I sometimes get a little thrill up my leg, even, as he breaks down some issue with his preternatural insight. And yet, when he writes this:
Rest assured that were I not in California, where the Republican ticket will struggle to break 40%, I would not be casting a protest vote of any sort. My vote for Bobby Jindal for President is intended as a protest to two entities: the McCain campaign, which has done a terrible job, and the national Republican party, which has done a terrible job of its own unrelated to the McCain campaign. That said, I don’t value my protest so much that I would knowingly contribute to Barack Obama’s margin of victory — so, make no mistake, were I in Nevada, Virginia, Indiana, or any other contested state, I would vote for the McCain-Palin ticket.I wish he would read this:
When my girlfriend shows up for a date dressed in a particularly awful outfit, I don't say anything.
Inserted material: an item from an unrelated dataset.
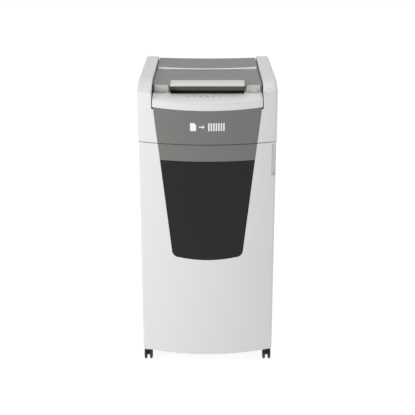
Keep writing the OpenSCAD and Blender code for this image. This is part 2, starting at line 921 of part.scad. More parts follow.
module cord_inlet() {
    w = inlet_w / 2 - 0.2;
    h = inlet_h / 2 - 0.2;
    color(dark) {
        difference() {
            block(inlet_x - w, back_y - 26, inlet_z - h, inlet_x + w, back_y - 0.6, inlet_z + h);
            block(inlet_x - w + 2, back_y - 18, inlet_z - h + 2, inlet_x + w - 2, back_y,
                inlet_z + h - 2);
        }
        block(inlet_x - w - 3, back_y - wall - 2, inlet_z - h - 3, inlet_x + w + 3, back_y - wall,
            inlet_z - h);
        block(inlet_x - w - 3, back_y - wall - 2, inlet_z + h, inlet_x + w + 3, back_y - wall,
            inlet_z + h + 3);
    }
    color(steel) for (p = [[-7, -2], [7, -2], [0, 2]])
        block(inlet_x + p[0] - 1, back_y - 19, inlet_z + p[1] - 2, inlet_x + p[0] + 1, back_y - 5,
            inlet_z + p[1] + 2);
}

module power_switch() {
    w = switch_w / 2 - 0.2;
    h = switch_h / 2 - 0.2;
    color(dark) difference() {
        union() {
            block(switch_x - w, back_y - 22, inlet_z - h, switch_x + w, back_y - 0.4, inlet_z + h);
            block(switch_x - w - 3, back_y - wall - 2, inlet_z - h - 3, switch_x + w + 3,
                back_y - wall, inlet_z + h + 3);
        }
        block(switch_x - w + 1.5, back_y - 12, inlet_z - h + 1.5, switch_x + w - 1.5, back_y + 1,
            inlet_z + h - 1.5);
    }
    color(steel) bar_x(switch_x - w + 1, switch_x + w - 1, rocker_y, inlet_z, rocker_r);
}

module power_rocker() {
    w = switch_w / 2 - 2.2;
    h = switch_h / 2 - 2.6;
    color(dark) difference() {
        translate([0, rocker_y, inlet_z]) rotate([rocker_tilt, 0, 0]) along_x(switch_x - w,
            switch_x + w) polygon([
            [-1, 0.6 - h], [3.4, 0.2 - h], [2.4, 0], [3.4, h - 0.2], [-1, h - 0.6], [-2.6, 0]
        ]);
        bar_x(-far, far, rocker_y, inlet_z, rocker_r + running);
    }
}

module cover_screws() {
    color(steel) {
        for (s = rear_screws) bar_y(back_y - 8, back_y - 0.2, s[0], s[1], screw_r);
        for (s = back_screws) bar_y(cab_back - 10, cab_back + sheet, s[0], s[1], screw_r);
    }
}

// ---- lid ----

// Front part of the lid in (y, z), a little lower than the part behind the crease
module lid_low_profile() {
    polygon([
        [lid_front, lid_rim], [barrel_y - 1, lid_rim],
        [barrel_y - 1, lid_top - lid_step], [lid_front, lid_top - lid_front_drop]
    ]);
}

// Rear part of the lid in (y, z), which ends in a barrel round the hinge
module lid_high_profile() {
    rect(crease_y - 1, lid_rim, barrel_y, lid_top);
    translate([barrel_y, barrel_z]) circle(r = barrel_r);
}

// Rear top of the lid in (x, z), dished from side to side
module dished_outline() {
    polygon(concat(
        [[-lid_half, 0], [lid_half, 0]],
        [for (i = [0 : dish_steps]) let (u = 1 - 2 * i / dish_steps)
            [u * lid_half, lid_top - dish * (1 - u * u)]]
    ));
}

module lid() {
    x = lid_half;
    ceiling = lid_top - lid_front_drop - wall;
    cheek = handle_half + 1.5;
    setback = lid_front + handle_setback;
    color(grey) {
        difference() {
            union() {
                along_x(-x, x) lid_low_profile();
                intersection() {
                    along_x(-x, x) lid_high_profile();
                    along_y(lid_front, barrel_y + barrel_r + 1) dished_outline();
                    bar_z(0, far, 0, crease_y + crease_r, crease_r, $fn = 720);
                }
            }
            block(wall - x, lid_front + wall, 0, x - wall, barrel_y - barrel_r - 2, ceiling);
            block(-handle_half - 1, -far, 0, handle_half + 1, setback, far);
            block(-paper_w / 2, slot_y0, 0, paper_w / 2, slot_y1, far);
            bar_x(14 - x, x - 14, barrel_y, barrel_z, barrel_r - wall);
            bar_x(-far, far, barrel_y, barrel_z, lid_pin_d / 2 + running);
        }
        both_sides() block(cheek, lid_front + 1, lid_rim, cheek + 2.5, setback + wall, ceiling + 1);
        block(-cheek - 1, setback, lid_rim, cheek + 1, setback + wall, ceiling + 1);
    }
}

module lid_handle() {
    z0 = lid_top - lid_front_drop;
    color(pale_grey) along_x(-handle_half, handle_half) difference() {
        union() {
            polygon([
                [handle_tail, z0 + 2.2], [handle_tail, z0 + 6], [lid_front + handle_setback, z0 + 7.4],
                [handle_nose + 8, z0 + 5], [handle_nose + 5, z0 - 5.5],
                    [lid_front + handle_setback - 0.4, z0 - 6],
                [lid_front + handle_setback - 0.4, z0 + 2.2]
            ]);
            translate([handle_nose + 5.4, z0 - 0.2]) circle(r = 5.4);
        }
    }
}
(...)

I just hope for the best. At that point in the evening, I don't see any other viable options.Or perhaps, if I could summon the temerity, this:
The election process is about more than just who wins. Sure, the winner is important, but there are other factors that have an impact on the behavior of government. For the sake of discussion, let's assume that one of the two major parties, or one of the two main contenders in a primary, will win the election. Why vote for someone else?That piece was written in the context of third party candidates, but the logic applies here to urge the very course of action Josh has taken. Bobby Jindal, or some other True Conservative, fulfills the role of the third party for Treviño in this election. Apparently he finds persuasive the same reasoning needed to tilt against the two-party windmill.
I can understand it, on an intellectual level, but I suppose I'd have to live in California to really get it.